> [Given information]
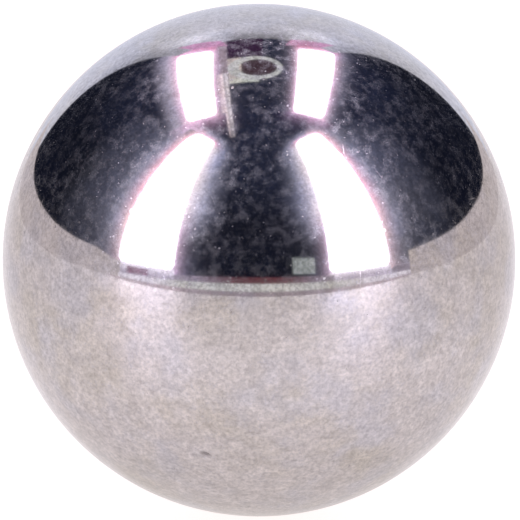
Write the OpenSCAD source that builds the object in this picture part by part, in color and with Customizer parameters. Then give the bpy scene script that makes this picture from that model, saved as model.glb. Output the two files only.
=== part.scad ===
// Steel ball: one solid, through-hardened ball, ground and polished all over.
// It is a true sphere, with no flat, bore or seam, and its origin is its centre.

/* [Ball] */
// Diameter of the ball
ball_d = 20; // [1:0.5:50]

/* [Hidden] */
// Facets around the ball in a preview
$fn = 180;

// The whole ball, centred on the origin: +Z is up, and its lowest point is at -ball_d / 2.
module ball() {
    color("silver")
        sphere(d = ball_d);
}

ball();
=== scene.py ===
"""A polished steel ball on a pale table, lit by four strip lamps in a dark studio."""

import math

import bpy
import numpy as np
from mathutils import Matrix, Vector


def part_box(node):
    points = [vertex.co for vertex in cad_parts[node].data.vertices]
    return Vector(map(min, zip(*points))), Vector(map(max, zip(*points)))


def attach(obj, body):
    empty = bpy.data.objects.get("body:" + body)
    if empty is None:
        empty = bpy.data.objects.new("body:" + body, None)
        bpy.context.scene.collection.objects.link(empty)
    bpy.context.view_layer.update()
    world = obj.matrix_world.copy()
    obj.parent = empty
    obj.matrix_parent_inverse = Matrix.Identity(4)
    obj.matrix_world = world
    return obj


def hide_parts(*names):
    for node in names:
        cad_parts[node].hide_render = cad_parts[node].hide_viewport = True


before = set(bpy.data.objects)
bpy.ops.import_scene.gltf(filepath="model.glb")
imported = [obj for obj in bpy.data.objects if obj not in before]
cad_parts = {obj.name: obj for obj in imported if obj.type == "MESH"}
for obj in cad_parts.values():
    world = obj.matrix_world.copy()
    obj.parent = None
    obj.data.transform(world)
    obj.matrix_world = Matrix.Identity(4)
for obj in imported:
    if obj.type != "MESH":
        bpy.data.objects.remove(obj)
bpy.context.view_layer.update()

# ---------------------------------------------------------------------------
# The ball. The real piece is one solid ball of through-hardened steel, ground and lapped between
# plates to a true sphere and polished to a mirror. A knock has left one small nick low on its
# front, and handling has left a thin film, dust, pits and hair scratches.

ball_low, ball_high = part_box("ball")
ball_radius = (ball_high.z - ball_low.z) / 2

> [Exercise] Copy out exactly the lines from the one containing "-ball_d / 2." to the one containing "bpy.context.scene.collection.objects.link(empty)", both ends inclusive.

> [The response]
// The whole ball, centred on the origin: +Z is up, and its lowest point is at -ball_d / 2.
module ball() {
    color("silver")
        sphere(d = ball_d);
}

ball();
=== scene.py ===
"""A polished steel ball on a pale table, lit by four strip lamps in a dark studio."""

import math

import bpy
import numpy as np
from mathutils import Matrix, Vector


def part_box(node):
    points = [vertex.co for vertex in cad_parts[node].data.vertices]
    return Vector(map(min, zip(*points))), Vector(map(max, zip(*points)))


def attach(obj, body):
    empty = bpy.data.objects.get("body:" + body)
    if empty is None:
        empty = bpy.data.objects.new("body:" + body, None)
        bpy.context.scene.collection.objects.link(empty)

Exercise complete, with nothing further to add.